I find it difficult to believe that Ned is already strong enough to pull the Spider-Men from alternate dimensions, OR, that those Spider-Men would be just aimlessly wandering around the streets of NYC without intervening when Doc Oc scrambles traffic on a major interstate, and Green Goblin levels a building. Their appearance only when the script requires their presence is movie magic.
-Garfield-Man gets Lizardman and Electro rehabilitated, but Gwen Stacy still cannot be saved so that we can get the Garfield-Man saves MJ tear-jerk. I hope he goes home to find his own MJ.
-We get Defoe’s Green Goblin but not DeHaan’s? How does Electro and two alternate Spider-Men get through but not two Green Goblins?
-The MJ who knows who Spider-Man is, and the MJ who does not, are two different characters, not unlike the way in which Defoe portrays Osborn and Green Goblin. This is what I mean by the erasure of character development. MJ transitions erratically throughout the trilogy. And it is not because Zendaya is portraying a teenager (Euphoria).

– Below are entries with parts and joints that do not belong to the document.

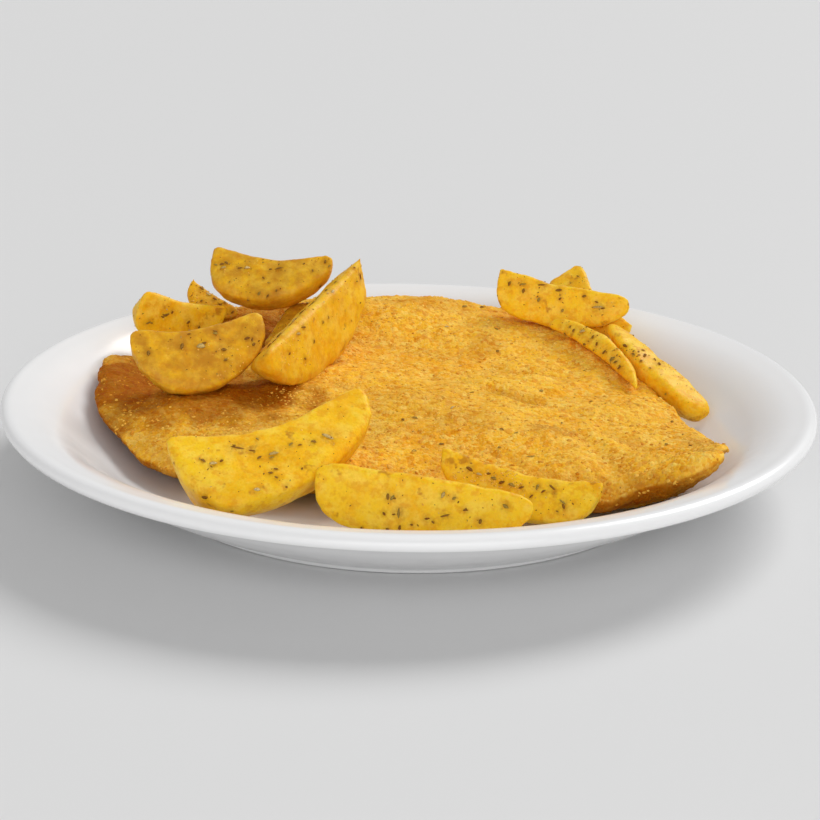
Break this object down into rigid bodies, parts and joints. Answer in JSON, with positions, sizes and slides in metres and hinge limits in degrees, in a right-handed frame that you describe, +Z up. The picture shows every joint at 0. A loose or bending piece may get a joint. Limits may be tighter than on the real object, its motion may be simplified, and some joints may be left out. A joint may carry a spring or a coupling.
{
  "type": "schnitzel",
  "caption": "Breaded schnitzel on a round white coupe plate with a turned-out rim, with herbed roast potato wedges heaped at its sides and laid in front.",
  "frame": {"origin": "centre of the plate, on the plane its foot ring stands on", "axes": "+Z up along the plate's axis; +X to the right as seen from the side where the wedges lie in front of the schnitzel; +Y away from that side"},
  "size_m": [0.28, 0.28, 0.062],
  "materials": {
    "porcelain": "glossy white glaze",
    "breadcrumb_crust": "golden fried breadcrumb, matt with small oily glints",
    "roast_potato": "golden yellow, oiled, with dried herbs"
  },
  "bodies": {
    "root": {"plate": "porcelain", "schnitzel": "breadcrumb_crust", "wedge_front_left": "roast_potato", "wedge_front_middle": "roast_potato", "wedge_front_right": "roast_potato", "wedge_left_front": "roast_potato", "wedge_left_back": "roast_potato", "wedge_left_far": "roast_potato", "wedge_left_top": "roast_potato", "wedge_left_right": "roast_potato", "wedge_left_under": "roast_potato", "wedge_right_front": "roast_potato", "wedge_right_far": "roast_potato", "wedge_right_low": "roast_potato", "wedge_right_side": "roast_potato"}
  },
  "joints": []
}
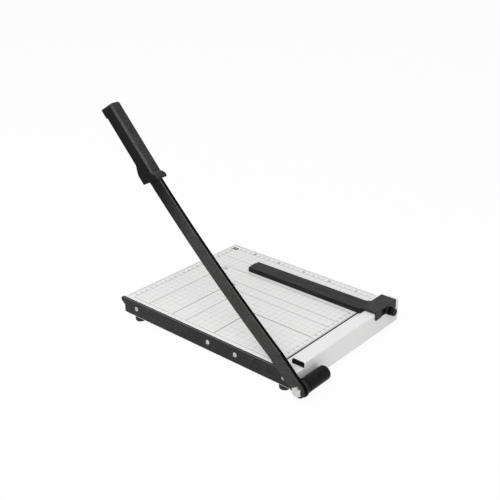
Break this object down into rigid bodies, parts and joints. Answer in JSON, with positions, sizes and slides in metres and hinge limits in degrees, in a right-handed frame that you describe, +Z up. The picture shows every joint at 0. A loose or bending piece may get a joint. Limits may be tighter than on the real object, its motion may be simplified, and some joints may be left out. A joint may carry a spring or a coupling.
{
  "type": "guillotine paper cutter",
  "caption": "Desktop guillotine paper cutter: printed steel bed, bowed lever blade with moulded handle, raised paper fence and sliding clamped T gauge.",
  "frame": {"origin": "on the table plane, under the middle of the cutter's footprint in its rest pose", "axes": "+X along the fixed blade towards the pivot, +Y away from the cut across the bed, +Z up out of the paper surface"},
  "size_m": [0.3515, 0.2626, 0.3332],
  "materials": {
    "bed_enamel": "light grey-white enamel, satin",
    "plug_plastic": "black moulding",
    "rail_black": "black coated steel, satin",
    "bright_zinc": "bright zinc plate",
    "foot_rubber": "black rubber",
    "bolt_steel": "bright zinc plate",
    "bush_black": "black oxide",
    "spring_steel": "plain steel wire",
    "cover_plastic": "black moulding",
    "arm_black": "black coated steel, satin",
    "grip_plastic": "black moulding, slight sheen",
    "gauge_plastic": "dark grey moulding",
    "brass": "turned",
    "pad_rubber": "black",
    "knob_plastic": "black moulding"
  },
  "bodies": {
    "base": {"base_board": "bed_enamel", "ridge_end_plug_front": "plug_plastic", "ridge_end_plug_rear": "plug_plastic", "fixed_blade": "rail_black", "rail_screws": "bright_zinc", "rail_nuts": "bright_zinc", "rubber_foot_front_left": "foot_rubber", "rubber_foot_front_right": "foot_rubber", "rubber_foot_rear_left": "foot_rubber", "rubber_foot_rear_right": "foot_rubber", "foot_screws": "bright_zinc", "foot_nuts": "bright_zinc", "pivot_bolt": "bolt_steel", "pivot_bush": "bush_black", "pressure_spring": "spring_steel", "thrust_washer": "bolt_steel", "lock_nut": "bolt_steel", "spring_cover": "cover_plastic"},
    "arm": {"blade_arm": "arm_black", "handle_grip": "grip_plastic"},
    "gauge": {"paper_gauge": "gauge_plastic", "clamp_insert": "brass"},
    "clamp_pad": {"clamp_pad": "pad_rubber"},
    "knob": {"clamp_screw": "bright_zinc", "clamp_knob": "knob_plastic"}
  },
  "joints": [
    {"name": "arm_hinge", "type": "hinge", "parent": "base", "child": "arm", "pos_m": [0.16325, -0.1223, 0.0187], "axis": [0, 1, 0], "range_deg": [-39.5, 43]},
    {"name": "gauge_slide", "type": "slide", "parent": "base", "child": "gauge", "axis": [0, 1, 0], "range_m": [-0.1635, 0.0125]},
    {"name": "pad_slide", "type": "slide", "parent": "gauge", "child": "clamp_pad", "axis": [1, 0, 0], "range_m": [0, 0.00105]},
    {"name": "knob_turn", "type": "hinge", "parent": "clamp_pad", "child": "knob", "pos_m": [0.16075, 0.1013, 0.036], "axis": [1, 0, 0], "range_deg": [0, 541]}
  ],
  "couplings": [
    {"joint": "knob_turn", "follows": "pad_slide", "rad_per_m": 8976}
  ]
}
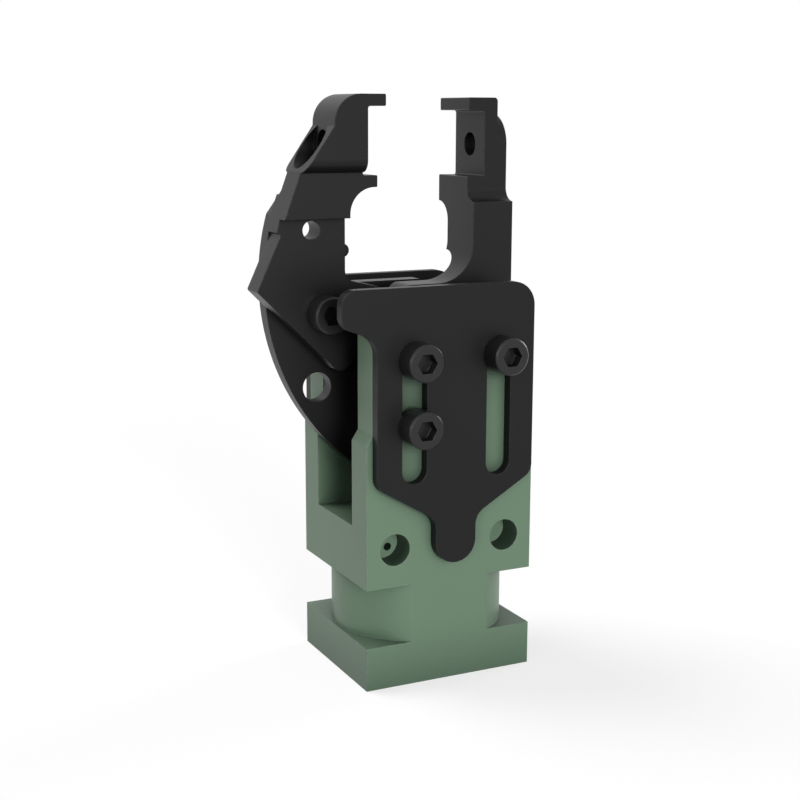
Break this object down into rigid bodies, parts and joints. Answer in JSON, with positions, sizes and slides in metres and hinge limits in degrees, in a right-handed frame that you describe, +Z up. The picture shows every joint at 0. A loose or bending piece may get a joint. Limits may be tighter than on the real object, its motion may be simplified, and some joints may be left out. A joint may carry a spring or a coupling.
{
  "type": "robot gripper",
  "caption": "Spring-closed two-jaw neck gripper: green slotted body with a turned neck, a fixed jaw, a swinging jaw on a cam lever, and slotted guide plates held by cap screws.",
  "frame": {"origin": "centre of the foot's underside, on the axis of the foot thread", "axes": "+Z up the body to the jaw tips, +X from the moving jaw to the fixed jaw, the front plate faces -Y"},
  "size_m": [0.0717, 0.0616, 0.1576],
  "materials": {
    "green_plastic": "satin",
    "black_plastic": "satin",
    "black_steel": "black oxide",
    "steel": "ground",
    "brass": "turned",
    "spring_steel": "drawn wire"
  },
  "bodies": {
    "frame": {"body": "green_plastic", "foot_insert": "brass", "front_thread_inserts": "brass", "rear_thread_inserts": "brass", "front_plate_screws": "black_steel", "rear_plate_screws": "black_steel", "fixed_jaw": "black_plastic", "fixed_jaw_screw": "black_steel", "fixed_jaw_dowel": "steel", "pivot_pin": "steel", "stop_pin": "steel", "pivot_spacer": "steel", "closing_spring": "spring_steel", "preload_screw": "black_steel"},
    "moving_jaw": {"moving_finger": "black_plastic", "cam_lever": "black_plastic", "lever_bush": "brass", "finger_screw": "black_steel", "spring_pin": "steel"},
    "cup": {"spring_cup": "steel"},
    "front_guide": {"front_plate": "black_plastic"},
    "rear_guide": {"rear_plate": "black_plastic"}
  },
  "joints": [
    {"name": "jaw_hinge", "type": "hinge", "parent": "frame", "child": "moving_jaw", "pos_m": [0, 0, 0.098], "axis": [0, -1, 0], "range_deg": [0, 18], "stiffness_Nm_per_rad": 2, "springref_deg": -4.58, "deforming": ["closing_spring"]},
    {"name": "cup_swivel", "type": "hinge", "parent": "moving_jaw", "child": "cup", "pos_m": [-0.009, 0, 0.064], "axis": [0, -1, 0], "range_deg": [-18, 0]},
    {"name": "front_plate_slide", "type": "slide", "parent": "frame", "child": "front_guide", "axis": [0, 0, 1], "range_m": [-0.0013, 0.0122]},
    {"name": "rear_plate_slide", "type": "slide", "parent": "frame", "child": "rear_guide", "axis": [0, 0, 1], "range_m": [0, 0.0136]}
  ],
  "couplings": [
    {"joint": "cup_swivel", "follows": "jaw_hinge", "ratio": -1}
  ]
}
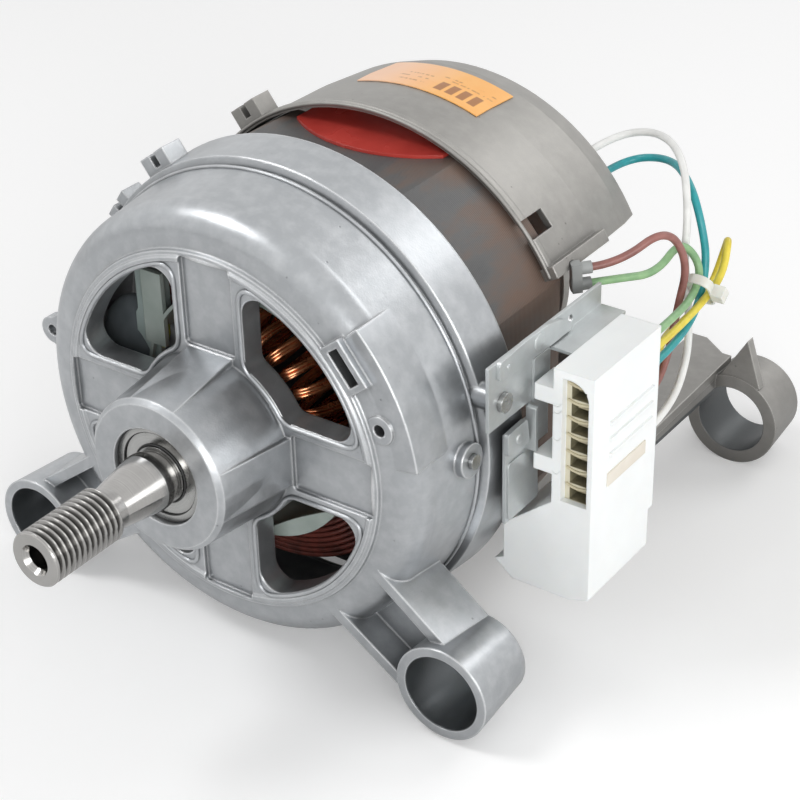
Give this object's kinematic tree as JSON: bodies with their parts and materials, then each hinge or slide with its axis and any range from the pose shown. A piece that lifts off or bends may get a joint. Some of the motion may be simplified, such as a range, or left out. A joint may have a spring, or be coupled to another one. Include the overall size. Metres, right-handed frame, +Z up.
{
  "type": "washing machine motor",
  "caption": "Universal brush motor with a die-cast front shield, ribbed belt shaft, open lamination stack, cast rear shield with mounting eyes, terminal housing and leads.",
  "frame": {"origin": "where the shaft axis meets the front face of the bearing hub", "axes": "+Y along the shaft from the belt end to the rear, +Z up with the mounting eyes below, +X towards the terminal housing"},
  "size_m": [0.2231, 0.312, 0.1735],
  "materials": {
    "cast_front": "satin die cast",
    "cast_rear": "matte die cast",
    "lamination": "varnished sheet stack",
    "steel": "bright",
    "shaft_steel": "turned",
    "plated_sheet": "plated sheet",
    "coil_varnish": "varnished winding",
    "coil_frame": "moulded",
    "insulator": "smooth moulded",
    "sleeve": "moulded",
    "copper": "enamelled copper",
    "black_plastic": "moulded",
    "magnet": "sintered",
    "label": "printed film",
    "carbon": "pressed carbon",
    "white_plastic": "moulded",
    "beige_plastic": "moulded",
    "tinned_brass": "stamped",
    "wire_white": "insulated wire",
    "wire_teal": "insulated wire",
    "wire_brown": "insulated wire",
    "wire_green": "insulated wire",
    "wire_yellow": "insulated wire",
    "tie_plastic": "translucent moulded"
  },
  "bodies": {
    "motor": {"front_shield": "cast_front", "stator_core": "lamination", "stack_bolts": "steel", "field_coil_upper": "coil_varnish", "field_coil_lower": "coil_varnish", "coil_frame_upper": "coil_frame", "coil_frame_lower": "coil_frame", "red_insulator": "insulator", "front_bearing_outer": "steel", "front_bearing_shields": "steel", "rear_bearing_outer": "steel", "rear_bearing_shields": "steel", "rear_shield": "cast_rear", "label_plate": "label", "brush_spring_upper": "steel", "brush_spring_lower": "steel", "brush_holder_upper": "black_plastic", "brush_holder_lower": "black_plastic", "sensor_coil": "copper", "sensor_cap": "black_plastic", "steel_bracket": "plated_sheet", "bracket_screw": "steel", "side_screw": "steel", "terminal_housing": "white_plastic", "housing_insert": "beige_plastic", "terminal_pins": "tinned_brass", "lead_white": "wire_white", "lead_teal": "wire_teal", "lead_brown": "wire_brown", "lead_green": "wire_green", "lead_yellow": "wire_yellow", "lead_sleeves": "black_plastic", "cable_tie": "tie_plastic"},
    "rotor": {"rotor_shaft": "shaft_steel", "rotor_core": "lamination", "shaft_sleeve": "sleeve", "armature_winding_front": "copper", "armature_winding_rear": "copper", "commutator": "copper", "commutator_hub": "black_plastic", "sensor_magnet": "magnet", "front_bearing_inner": "steel", "rear_bearing_inner": "steel"},
    "front_ball_cage": {"front_bearing_balls": "steel"},
    "rear_ball_cage": {"rear_bearing_balls": "steel"},
    "upper_brush": {"brush_upper": "carbon"},
    "lower_brush": {"brush_lower": "carbon"}
  },
  "joints": [
    {"name": "rotor_spin", "type": "hinge", "parent": "motor", "child": "rotor", "pos_m": [0, 0.1, 0], "axis": [0, 1, 0], "continuous": true},
    {"name": "front_cage_spin", "type": "hinge", "parent": "motor", "child": "front_ball_cage", "pos_m": [0, 0.0075, 0], "axis": [0, 1, 0], "continuous": true},
    {"name": "rear_cage_spin", "type": "hinge", "parent": "motor", "child": "rear_ball_cage", "pos_m": [0, 0.179, 0], "axis": [0, 1, 0], "continuous": true},
    {"name": "upper_brush_slide", "type": "slide", "parent": "motor", "child": "upper_brush", "axis": [0, 0, 1], "range_m": [0, 0.004], "stiffness_N_per_m": 150, "springref_m": -0.016, "deforming": ["brush_spring_upper"]},
    {"name": "lower_brush_slide", "type": "slide", "parent": "motor", "child": "lower_brush", "axis": [0, 0, -1], "range_m": [0, 0.004], "stiffness_N_per_m": 150, "springref_m": -0.016, "deforming": ["brush_spring_lower"]}
  ],
  "couplings": [
    {"joint": "front_cage_spin", "follows": "rotor_spin", "ratio": 0.38},
    {"joint": "rear_cage_spin", "follows": "rotor_spin", "ratio": 0.3636}
  ]
}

-Dr. Strange is one of the most intelligent and witty characters in the MCU, but the writing does Cumberbatch no favors. “It is their fate” is the best he could do to argue in favor of sending the villains back? Not “The instability of the spell required could rip the space-time continuum”? As cliche as that previous sentence reads, it is better than “It is their fate.”
-Now that Parker is living on his own, how is he going to support himself? Ask newspapers how they are faring in 2021, or photographers in the age of Etsy. Holland-Man gonna have to sell pizzas like Maguire-Man.